Picture this: You're days away from finishing your prison sentence. You've already done four months without incident. You practiced your faith carefully the whole time. Then, on transfer to one final facility, guards handcuff you to a chair and shave off nearly two decades of hair — hair you grew as a sacred religious vow — after throwing in the trash the very court order that protected your right to keep it.

That's exactly what happened to Damon Landor, a devout Rastafarian, in 2020. And this week, the Supreme Court said he has no legal recourse against the guards who did it.

Here's the situation: Landor had only three weeks left on his sentence when he was transferred to the Raymond Laborde Correctional Center in Louisiana. He had grown his dreadlocks for nearly 20 years as part of a religious practice called the Nazarite Vow — a commitment to never cut his hair. His previous two prisons had respected that. He wasn't taking any chances at the new one, so he carried a copy of a 2017 federal court ruling that specifically required Louisiana prisons to honor Rastafarian religious practices.

When he handed it to an intake guard, the guard threw it in the trash. The warden demanded paperwork from Landor's sentencing judge — something nobody could produce on the spot. So two guards carried Landor into another room, handcuffed him to a chair, and shaved his head.

After getting out, Landor sued the individual guards under a federal law called RLUIPA — short for the Religious Land Use and Institutionalized Persons Act — which was specifically designed by Congress to protect the religious rights of prisoners.

But here's where the legal twist comes in. The Supreme Court, in a 6-3 ruling along ideological lines, said that law doesn't actually let you sue individual guards for money. Justice Neil Gorsuch wrote the majority opinion, hinging the decision on something called the Spending Clause — basically the part of the Constitution that lets Congress give money to states with strings attached. The majority's reasoning: laws tied to federal funding work like contracts between the federal government and a state. The individual guards at the prison aren't the ones who signed that contract, and since they didn't personally agree to be held liable under the law, Landor can't sue them directly for damages.

In plain terms: yes, what happened was wrong. Even the court said so. Even Louisiana's own attorney general condemned it and said the state has since updated its grooming policies. But the court's majority said the law, as written, doesn't give Landor a path to hold those specific guards financially accountable.

The three liberal justices — led by Justice Ketanji Brown Jackson — dissented sharply. Jackson accused the majority of constructing a legal fiction, arguing that what protects prisoners here is a law, not a contract, and that the ruling effectively strips Congress of the power to enforce protections it deliberately created. Her warning: prison officials now have little incentive to follow federal religious rights law because there's no personal financial consequence if they don't.

Harvard law professor Noah Feldman called the implications wide-ranging, warning the logic could extend far beyond prisons — potentially allowing federal officials in other contexts to claim immunity from the laws they're supposed to follow.

Landor himself isn't done. 'I will continue pursuing accountability,' he said in a statement through his legal team.

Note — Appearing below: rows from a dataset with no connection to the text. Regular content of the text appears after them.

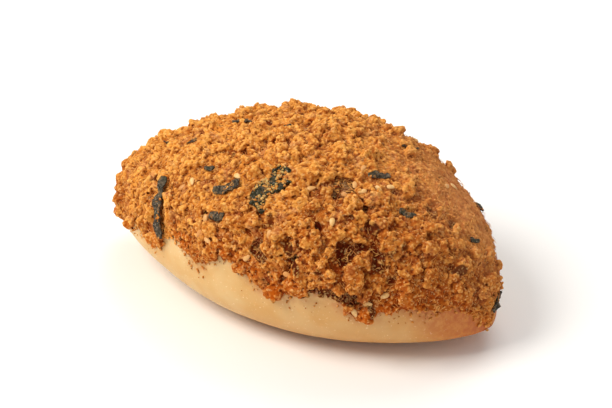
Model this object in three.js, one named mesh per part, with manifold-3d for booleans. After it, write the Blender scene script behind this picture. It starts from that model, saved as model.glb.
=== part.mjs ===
import * as THREE from 'three';
import { mergeVertices } from 'three/addons/utils/BufferGeometryUtils.js';
import { ImprovedNoise } from 'three/addons/math/ImprovedNoise.js';
import Module from 'manifold-3d';

// A bread roll: one baked bun, a coat of meat floss pressed onto its top and sides, and shreds of
// nori and sesame seeds lying on the floss. Millimetres, +Z up, +X along the roll to its lower tip.

const bunShape = {
  halfLength: 70,
  halfWidth: 40.5,
  height: 55.7,
  leftTipHeight: 13.2,
  rightTipHeight: 7.2,
  waistHeight: 24.6, // height of the widest line at mid length
  skew: 0.08, // how far the fullest section sits towards +X, as a share of the half length
  planPower: 1.6,
  planRound: 0.588,
  topPower: 1.86,
  topRound: 0.51,
  sagPower: 1.8, // a higher power keeps the underside low further out towards the tips
  sag: 2.2, // how far the dough would reach below the table, had it not been flattened by it
  shoulderRound: 0.88,
  bellyRound: 0.73,
  middleSoftness: 0.15, // rounds the plan outline where its two ends meet
  tipBlend: 6, // how quickly one tip's height gives way to the other's
};

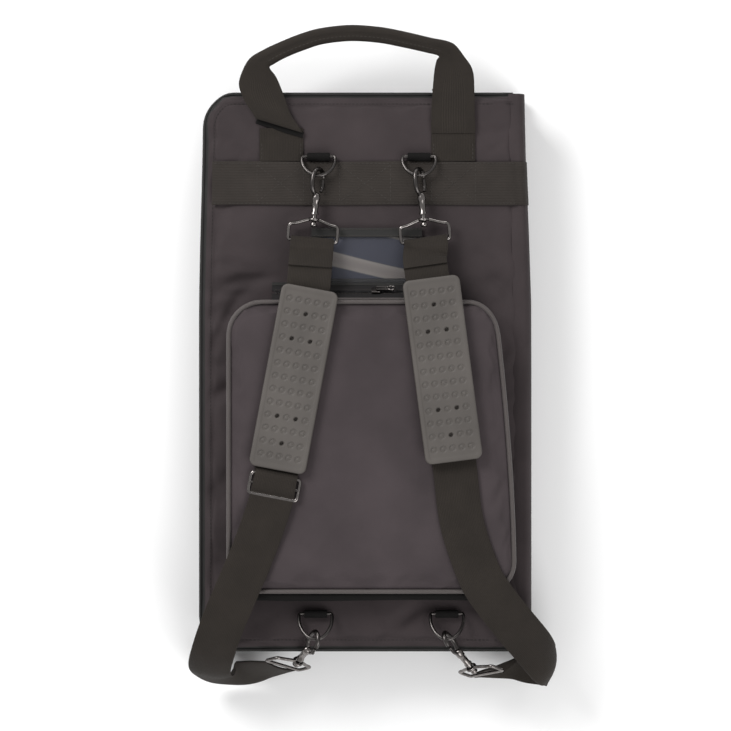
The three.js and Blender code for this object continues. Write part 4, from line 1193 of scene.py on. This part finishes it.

And his attorneys noted that Congress could step in and amend RLUIPA to make damages available — but that's a political fight, not a legal one, and it's far from certain.

Why does this matter to you personally? If you believe the government — at any level — should be held personally accountable when it violates your rights, this ruling chips away at that. It says Congress can write a law protecting your religious freedom, but if those protections are built on federal funding, the individual officials who break the rules may be shielded from personal consequences. That's a gap worth knowing about.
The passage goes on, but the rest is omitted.